JACKSONVILLE, Fla. – Dozens of local electricians sacrificed a day off to make repairs to a local baseball field that was ransacked by thieves last year.
This comes after the News4JAX I-Team exposed the severe damage those thieves caused.
On Saturday, volunteers restored power to the Arlington Little League baseball field so hundreds of kids can get back on the diamond in time for the spring season.
MAKING A DIFFERENCE: Dozens of electricians are volunteering to restore power to the Arlington Little League baseball field. Late last years, thieves ransacked the complex and caused up to $80K worth of damage and stolen goods. @wjxt4 pic.twitter.com/ZPeagfOKJA— Aaron Farrar (@aaronfarrarNews) January 15, 2022
This was personal to Alan Jones, who was one of the volunteers.
He played baseball on the same diamond 50 years ago.
“I have memories of all the guys I played with and all the coaches,” he said. “Those are priceless.”
Seeing that same field damaged was enough for Jones and other electricians from the IBEW Local 177 union and Miller Electric Company to replace the wiring for free. That wiring powered things like the scoreboard, electricity in the press box, and lights on the field.
Mike Brannen helped Saturday. He and Jones are disgusted by the damage done.
“It was just senseless that somebody came and ruined all of this for such a little reward that they got out of it,” Brannen said.
The News4JAX I-Team showed the work of the thieves from late last year.
They gutted the place Halloween weekend 2021, stealing equipment like dozens of pairs of cleats, they bashed the doors, tore up fences and ripped out copper wiring.
“It affects the kids,” Jones said. “It’s disgusting.”
The organization was forced to cut last fall season short for hundreds of kids and reported $80,000 worth of damage and stolen goods.
The repairs are free of charge for the Arlington Lions Club, which owns the sports complex but leases it to the little league for $1.
Councilman Al Ferraro stopped by to assess the work and thank the electricians. This was an honor for Brannen.
“We have been blessed with a skill that not everybody has,” he said. “Well, we get a chance to get back and use that for the good of a community. We absolutely want to do it.”
It was a long day’s work to right a wrong.

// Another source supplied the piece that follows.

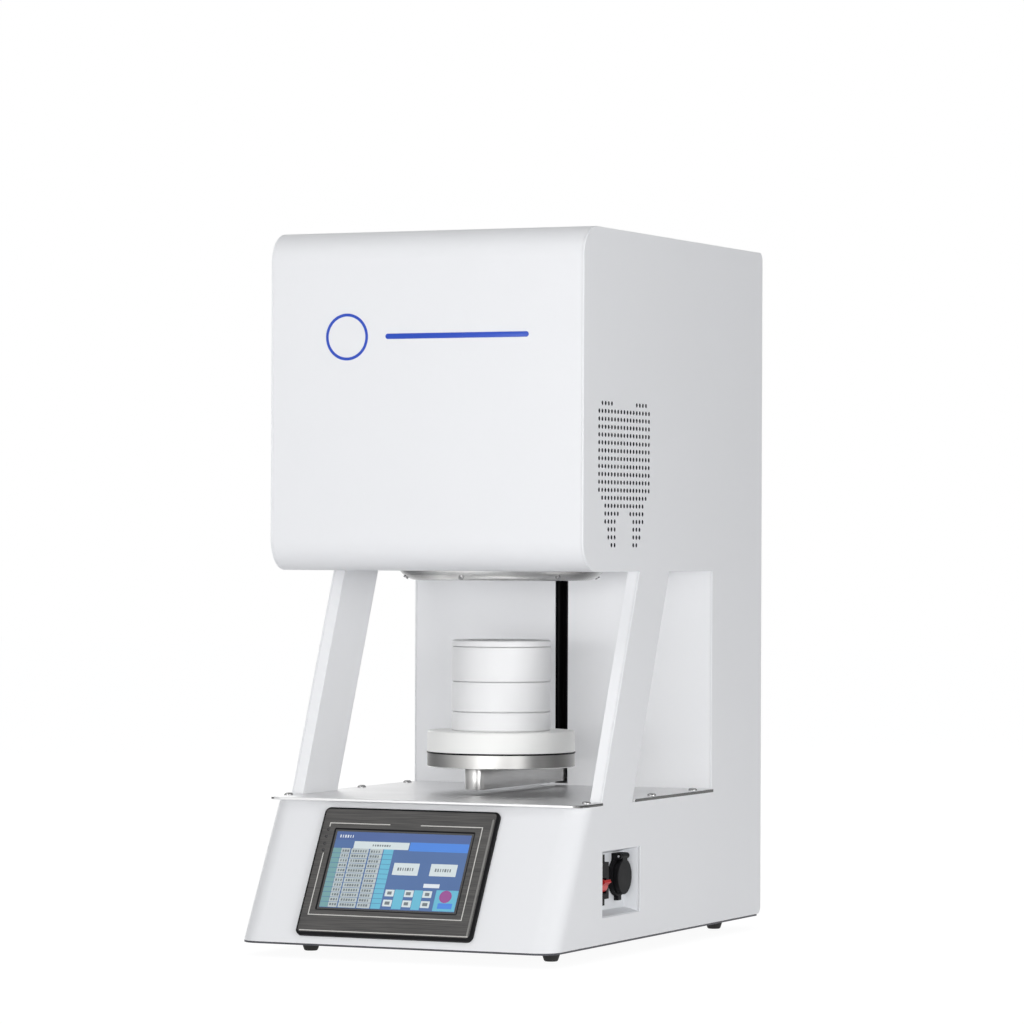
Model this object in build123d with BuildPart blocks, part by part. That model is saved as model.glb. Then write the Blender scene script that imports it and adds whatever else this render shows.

“It can set an example for somebody else down the road,” Jones said.
The hope is for young ballplayers to return to action soon.
Repairs are moving along in time for opening day for spring baseball March 5 at the same place Jones developed his game.
“The kids in the future could have some of those memories like I did,” Jones said.
All of the materials and supplies were donated by Graybar Electrical Supply.